Instruction =
Give again only those lines from the start of the entries through the line holding "and light of", leaving them as they are.
==== Data for processing ====
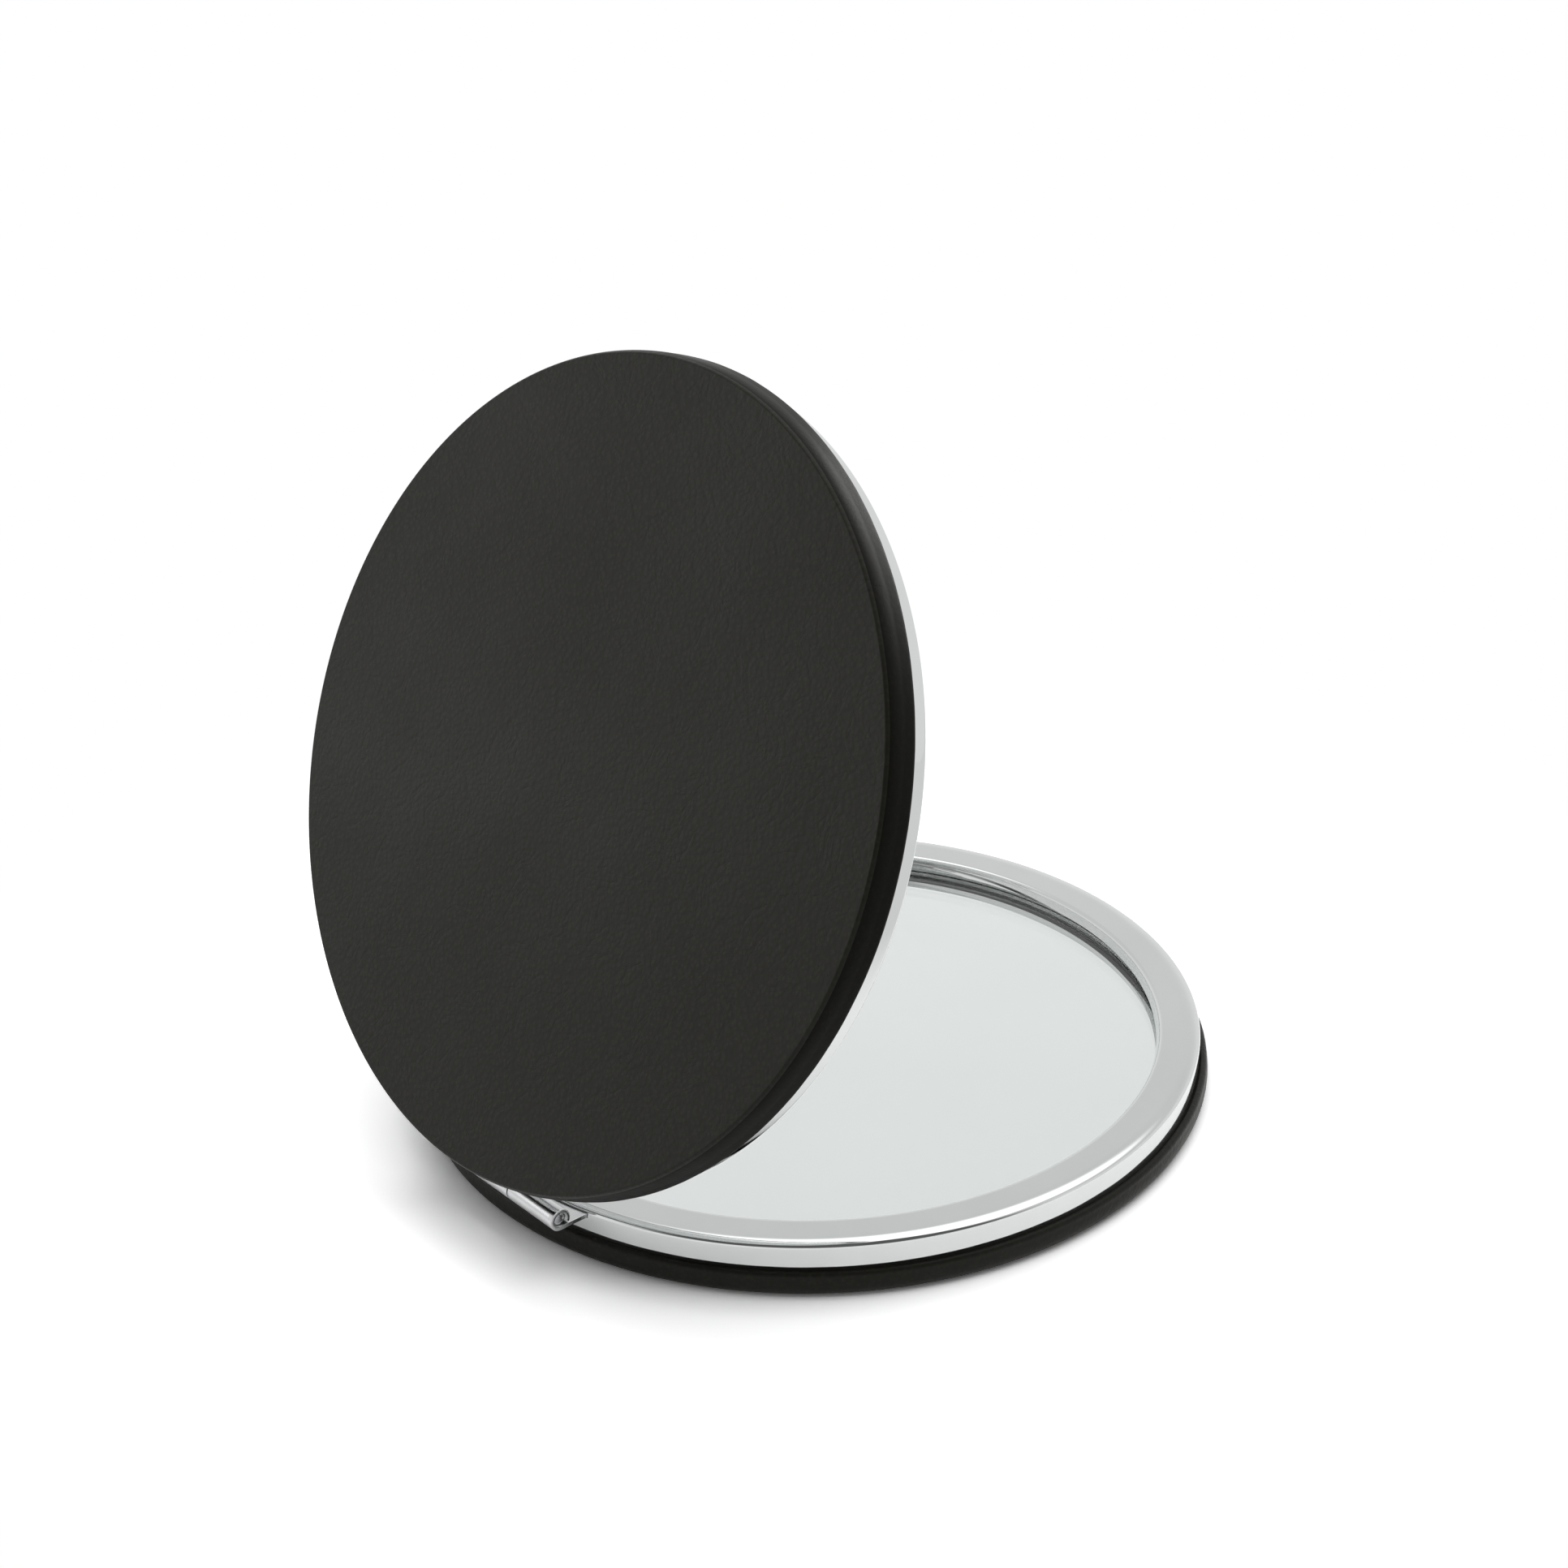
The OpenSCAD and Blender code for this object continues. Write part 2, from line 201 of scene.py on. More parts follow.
class StudioSettings(bpy.types.PropertyGroup):
    """Camera and light of the studio."""

    azimuth: turn("Azimuth", "Where the camera stands round the mirror", 230.683)
    elevation: turn("Elevation", "Height of the camera above the floor, as an angle", 28.554)
    roll: turn("Roll", "Tilt of the camera about its own axis", -1.645)
    distance: length("Distance", "From the camera to its target plane", 350.58 * MM)
    aim_right: length("Aim right", "Target's place to the right of the origin", -2.1325 * MM, -1.0)
    aim_up: length("Aim up", "Target's place above the origin", 25.7959 * MM, -1.0)
    lens: FloatProperty(name="Focal length", description="Focal length in millimetres", default=89.182, min=10.0)
    key_power: power("Key light", "Power of the large lamp overhead", 9.0)
    edge_power: power("Edge light", "Power of the lamp that lines the lid's edge", 2.8)
    key_glow: share("Key light in metal", "Brightness of the large lamp as metal and glass see it", 1.9, 10.0)
    side_power: power("Side light", "Power of the lamp that gives the lid its sheen", 0.64)
    sky: share("Sky", "Strength of the plain light from all round", 0.4, 2.0)
    sky_low: share("Low sky in metal", "Strength of the low background in metal and glass", 1.06, 2.0)
    sky_high: share("High sky in metal", "The same for the high background", 0.88, 2.0)
    room: share("Dark room", "Brightness of the dark room behind the camera", 0.14)
    floor_white: share("White floor in metal", "Strength of the floor further off in metal and glass", 0.98, 2.0)
    room_left: turn("Room's left", "How far the dark room reaches to the left of the camera", 62.0)
    room_right: turn("Room's right", "How far it reaches to the right", 70.0)
    room_low: turn("Room's foot", "Angle above the floor at which it begins", 8.0)
    room_top: turn("Room's top", "Angle above the floor at which it ends", 82.0)
    floor_gain: share("Floor gain", "How much lighter the floor looks to the eye than as a light", 1.35, 2.0)
    floor_metal: share("Floor gain in metal", "The same for the floor in metal and glass", 1.3, 2.0)
    floor_near: length("Shadow radius", "Radius within which the floor shows its own light and shadow", 0.045)
    floor_far: length("White radius", "Radius beyond which the floor is plain white", 0.09)


# ---------------------------------------------------------------- modelling


def clear_selection():
    """Leaves edit mode and deselects everything."""
    if bpy.context.object and bpy.context.object.mode != "OBJECT":
        bpy.ops.object.mode_set(mode="OBJECT")
    bpy.ops.object.select_all(action="DESELECT")


def pick(piece):
    """Makes piece the only selected object, and the active one."""
    clear_selection()
    piece.select_set(True)
    bpy.context.view_layer.objects.active = piece


def named(name):
    """The object just made, under this name."""
    piece = bpy.context.object
    piece.name = piece.data.name = name
    return piece


def trace(name, points):
    """Starts a piece in edit mode: a small plane merged to one vertex, extruded along the points."""
    clear_selection()
    bpy.ops.mesh.primitive_plane_add(size=SEED_SIZE, location=points[0])
    piece = named(name)
    bpy.ops.object.transform_apply(location=True)
    bpy.ops.object.mode_set(mode="EDIT")
    bpy.ops.mesh.select_mode(type="VERT")
    bpy.ops.mesh.select_all(action="SELECT")
    bpy.ops.mesh.merge(type="CENTER")
    for here, there in zip(points, points[1:]):
        bpy.ops.mesh.extrude_region_move(TRANSFORM_OT_translate={"value": there - here})
    return piece


def heal():
    """In edit mode: merges doubles, and turns the faces outwards."""
    bpy.ops.mesh.select_all(action="SELECT")
    bpy.ops.mesh.remove_doubles(threshold=MERGE)
    bpy.ops.mesh.normals_make_consistent(inside=False)


def spin_all(steps, angle):
    """In edit mode: spins all that is there about the vertical axis, and heals it."""
    bpy.ops.mesh.select_all(action="SELECT")
    bpy.ops.mesh.spin(steps=steps, angle=angle, center=(0, 0, 0), axis=(0, 0, 1))
    heal()


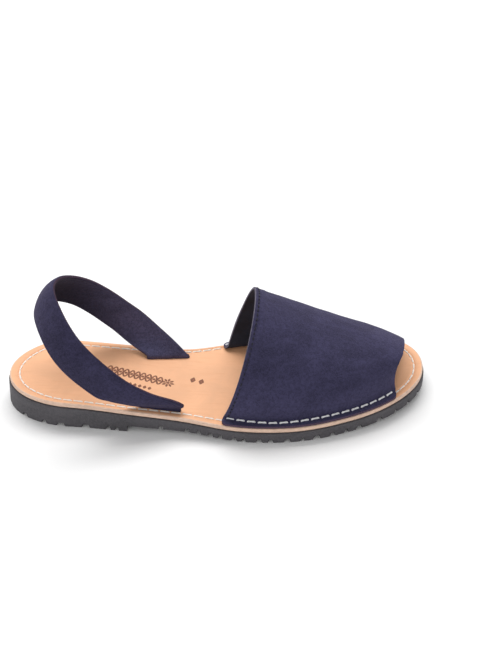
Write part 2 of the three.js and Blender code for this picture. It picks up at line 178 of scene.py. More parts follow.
# Inset of the stitch line on each side, in millimetres from the insole's edge
STITCH_LINE = table(
    "at outer inner",
    (0.00, 5.9, 5.9),
    (0.08, 4.7, 5.0),
    (0.20, 3.9, 4.3),
    (0.32, 4.1, 4.0),
    (0.45, 5.0, 2.8),
    (0.52, 5.3, 2.8),
    (0.57, 4.3, 3.0),
    (0.63, 3.3, 3.4),
    (0.70, 3.8, 3.9),
    (0.85, 4.2, 4.7),
    (1.00, 5.3, 5.3),
)

# Middle of the first stitch from the heel on the outer and the inner side, in pitches, and the share of
# an ear's reach that is stitched
FIRST_STITCH = (0.39, 0.5)
EAR_STITCHED = 0.8

# Camera of the photographed view: angles, distance and aim in millimetres, lens and sensor
VIEW_AZIMUTH = math.radians(-0.46)
VIEW_ELEVATION = math.radians(36.4)
VIEW_DISTANCE = 630.85
AIM_RIGHT, AIM_UP = 19.54, 36.09
LENS, SENSOR = 54.49, 36.0

# Floor and lights, in metres
FLOOR_REACH = 3.0
KEY_SIZE, KEY_PLACE = (1.5, 0.6), (-0.08, 0.56, 1.10)
FILL_SIZE, FILL_PLACE, FILL_AIM = (1.4, 0.5), (-0.5, -1.5, 0.7), (0, 0, 0.02)


# Curves and places of the last

def curve_through(columns, along, column):
    """A smooth curve through one column of a table, as a function of another column."""
    at, value = columns[along], columns[column]
    last = len(at) - 1
    rise = [(value[i + 1] - value[i]) / (at[i + 1] - at[i]) for i in range(last)]
    slope = [rise[0]]
    for i in range(1, last):
        before, after = at[i] - at[i - 1], at[i + 1] - at[i]
        slope.append((rise[i - 1] * after + rise[i] * before) / (before + after))
    slope.append(rise[-1])

    def curve(x):
        i = min(max(bisect_right(at, x) - 1, 0), last - 1)
        span = at[i + 1] - at[i]
        s = min(max((x - at[i]) / span, 0.0), 1.0)
        blend = s * s * (3 - 2 * s)
        ease = s * (1 - s) * span
        bend = ease * ((1 - s) * slope[i] - s * slope[i + 1])
        return value[i] + (value[i + 1] - value[i]) * blend + bend

    return curve


def curves_of(columns, along):
    return {name: curve_through(columns, along, name) for name in columns if name != along}


def lerp(a, b, share):
    return a + (b - a) * share


def smooth(low, high, x):
    """0 below low, 1 above high and an even ramp between."""
    s = min(max((x - low) / (high - low), 0.0), 1.0)
    return s * s * (3 - 2 * s)


insole_low, insole_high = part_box("insole")
SOLE_LENGTH = (insole_high[0] - insole_low[0]) / MM / (1 - 2 * BLUNT_SHARE)

plan_centre = curve_through(PLAN, "at", "centre")
plan_half = curve_through(PLAN, "at", "half")
bed_share = curve_through(BED, "at", "height")
vamp_curves = curves_of(VAMP, "along")
strap_curves = curves_of(STRAP, "place")
stitch_curves = curves_of(STITCH_LINE, "at")


def along_sole(share):
    return (share - 0.5) * SOLE_LENGTH


HEEL_BREAST = along_sole(0) + HEEL_BLOCK_LENGTH
TREAD_FROM, TREAD_TO = (along_sole(share) for share in TREAD_TOUCH)


def end_fullness(share):
    """How much of the half width is left at a share of the length: 1 away from the round ends."""
    for into, (length, power) in ((share, HEEL_END), (1 - share, TOE_END)):
        if into < length:
            return max(0.0, 1 - (1 - into / length) ** power) ** (1 / power)
    return 1.0


def plan_point(share, side):
    half = plan_half(share) * end_fullness(share)
    return Vector((along_sole(share), BALL_WIDTH * (plan_centre(share) + side * half)))


def plan_normal(share, side):
    step = 0.0015
    run = plan_point(min(1.0, share + step), side) - plan_point(max(0.0, share - step), side)
    return Vector((-run.y * side, run.x * side)).normalized()


def eased_shares(count, low=0.0, high=1.0):
    """Shares from low to high that crowd at both ends."""
    return [lerp(low, high, (1 - math.cos(math.pi * i / count)) / 2) for i in range(count + 1)]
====
Problem solution =
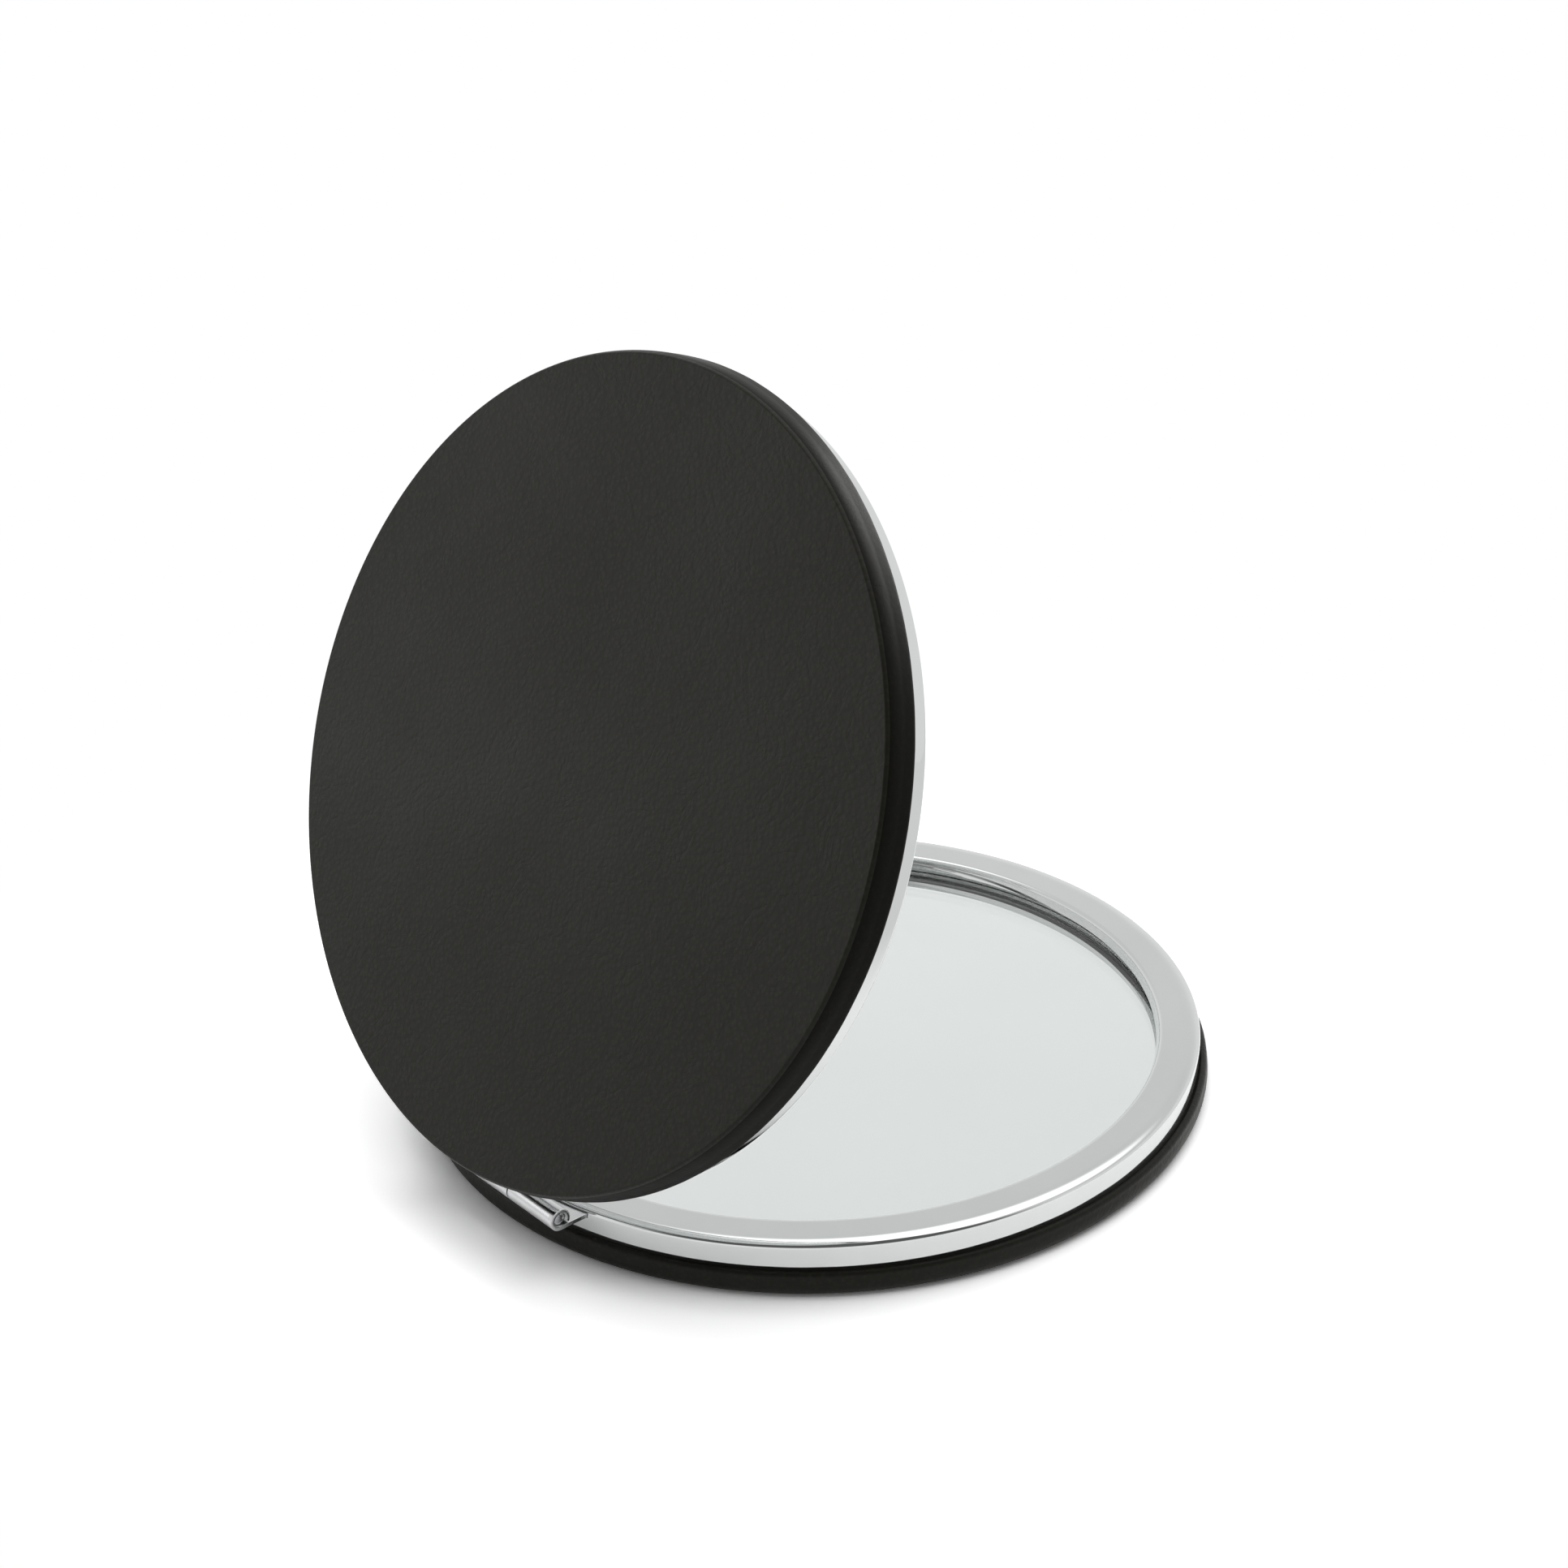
The OpenSCAD and Blender code for this object continues. Write part 2, from line 201 of scene.py on. More parts follow.
class StudioSettings(bpy.types.PropertyGroup):
    """Camera and light of the studio."""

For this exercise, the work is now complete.